“It is an event aimed at warning the banks how important this reform is and how decided the National Bank is to accelerate its implementation,” the central bank’s governor Dorin Dragutanu said in the “Basel II” conference staged by KPMG Moldova in Chisinau on May 15, IPN reports.
“The international crisis of 2007- 2009 showed how close the banks are to the taxpayers that had to go through periods of sacrifice, while the states had to make great effort to be able to save the banks in difficulty. This fact determined the formulation of new principles that would contribute to the better quantification of the banks’ exposure to risks and the avoidance of the collapse of banks or bank systems,” stated the governor.

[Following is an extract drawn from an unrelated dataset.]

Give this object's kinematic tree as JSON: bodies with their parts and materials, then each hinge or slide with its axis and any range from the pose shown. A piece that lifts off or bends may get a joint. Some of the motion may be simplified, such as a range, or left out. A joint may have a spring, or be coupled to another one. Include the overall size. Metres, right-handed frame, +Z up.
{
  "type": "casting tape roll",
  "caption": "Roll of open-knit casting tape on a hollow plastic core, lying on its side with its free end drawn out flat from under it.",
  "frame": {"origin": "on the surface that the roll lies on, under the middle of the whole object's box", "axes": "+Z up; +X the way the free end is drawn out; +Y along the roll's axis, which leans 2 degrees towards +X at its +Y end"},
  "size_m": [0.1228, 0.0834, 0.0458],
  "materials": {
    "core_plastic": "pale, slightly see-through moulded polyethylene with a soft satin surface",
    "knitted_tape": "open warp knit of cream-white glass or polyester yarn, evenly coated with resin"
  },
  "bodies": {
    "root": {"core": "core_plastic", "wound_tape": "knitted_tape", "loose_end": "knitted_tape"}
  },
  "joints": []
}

He also said that the banks in Moldova implemented the Basel I principles launched by the Basel Committee for Bank Supervision of Switzerland 15 years ago.
In the conference, Cezar Furtuna, a partner of the KPMG financial services in Romania and Moldova, made a presentation of the Basel II capital agreement, explaining the main notions of the three pillars on which it is based: minimum capital requirements, revision process, and presentation requirements. Though the capital adjustment coefficient was maintained at the level of 8%, as in Basel I, the new agreement implemented in 2004 brought about substantial changes concerning the assessing of credit risks, and introduced market discipline requirements.

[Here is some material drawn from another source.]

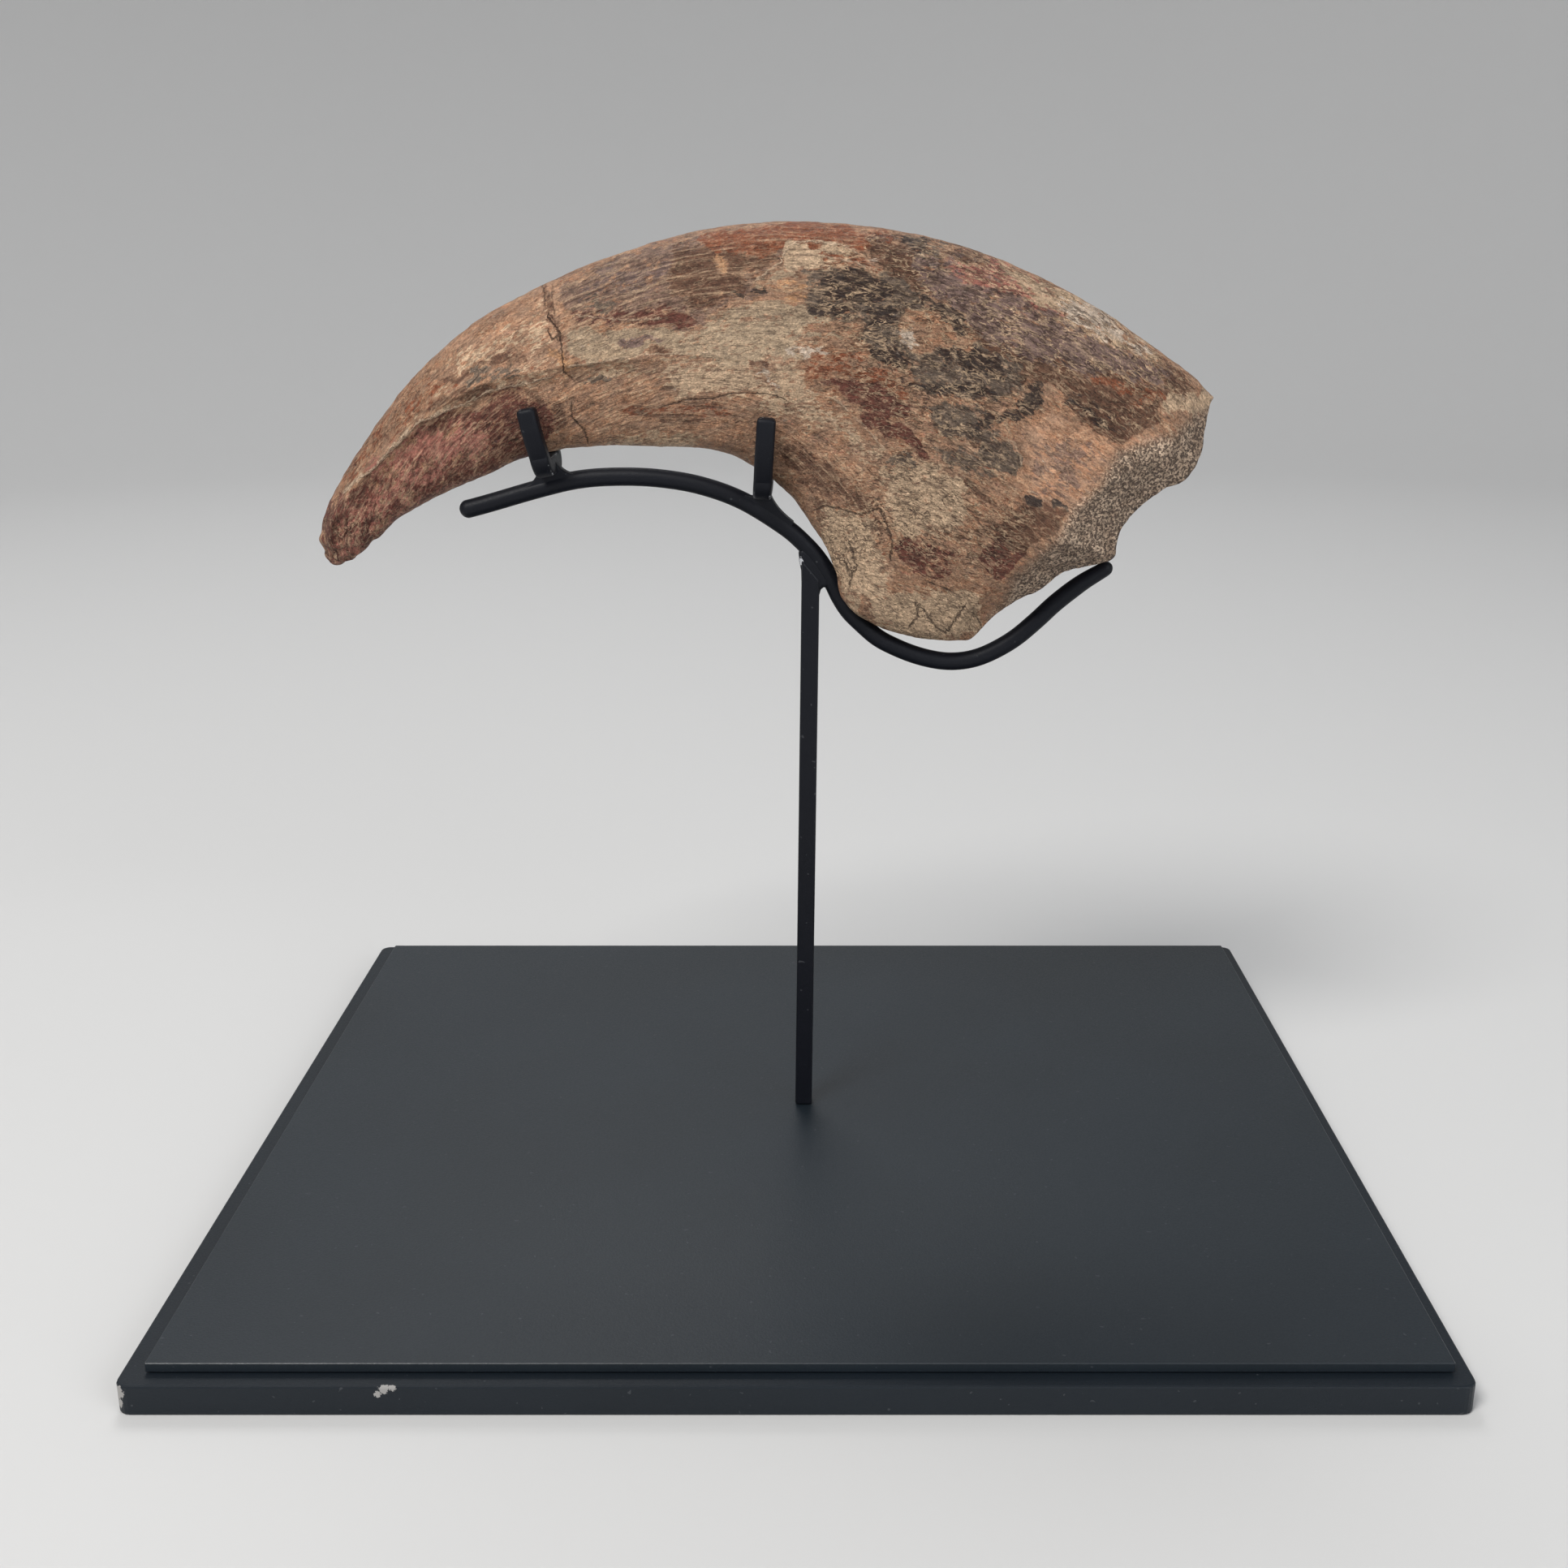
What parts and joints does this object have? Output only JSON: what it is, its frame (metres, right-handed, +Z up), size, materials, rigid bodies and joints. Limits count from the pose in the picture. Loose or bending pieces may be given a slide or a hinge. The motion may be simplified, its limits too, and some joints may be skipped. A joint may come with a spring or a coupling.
{
  "type": "fossil theropod claw on display mount",
  "caption": "Curved fossil hand claw of a large meat-eating dinosaur, held by a bent rod and two clips on a slim post with a stepped rectangular base.",
  "frame": {"origin": "middle of the base's underside", "axes": "+X from the claw's tip towards its wrist end, +Y away from the viewer of the picture, +Z up"},
  "size_m": [0.3048, 0.254, 0.2558],
  "materials": {
    "fossil_bone": "mineralised bone, satin cortex in tan, rust, maroon and grey, with rough spongy bone at the wrist end",
    "black_bars": "satin black paint, slightly blue, worn at the clips",
    "black_plates": "fine-grained satin black powder coat with a few chips"
  },
  "bodies": {
    "root": {"claw": "fossil_bone", "cradle_rod": "black_bars", "tip_clip": "black_bars", "mid_clip": "black_bars", "post": "black_bars", "top_plate": "black_plates", "base_plate": "black_plates"}
  },
  "joints": []
}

Angela Manolache, consultancy director at KPMG in Romania and Moldova, referred in detail to the Basel II Pillar 1 concerning capital requirements. She enumerated the main risks that must be assessed, the approaches to credit risks, the COREP reporting requirements and the experience of the Romanian banks that implemented the Basel II agreement.
The presentation was closed by Cezar Furtuna, who explained the requirements related to Pillars 2 and 3.
Former National Bank governor Leonid Talmaci, who heads the Association of Banks of Moldova, said in an interview that the Moldovan banks will implement the Basel II principles because they convinced themselves of the effects of Basel I, which made them more resistant to different regional and global crises. The implementation of Basel II involves costs for forming risk funds and improving the supervision activity, but these costs must be incurred.
KPMG Moldova is a Moldovan company that is a member of the network of independent firms affiliated to the Swiss KPMG International Cooperative.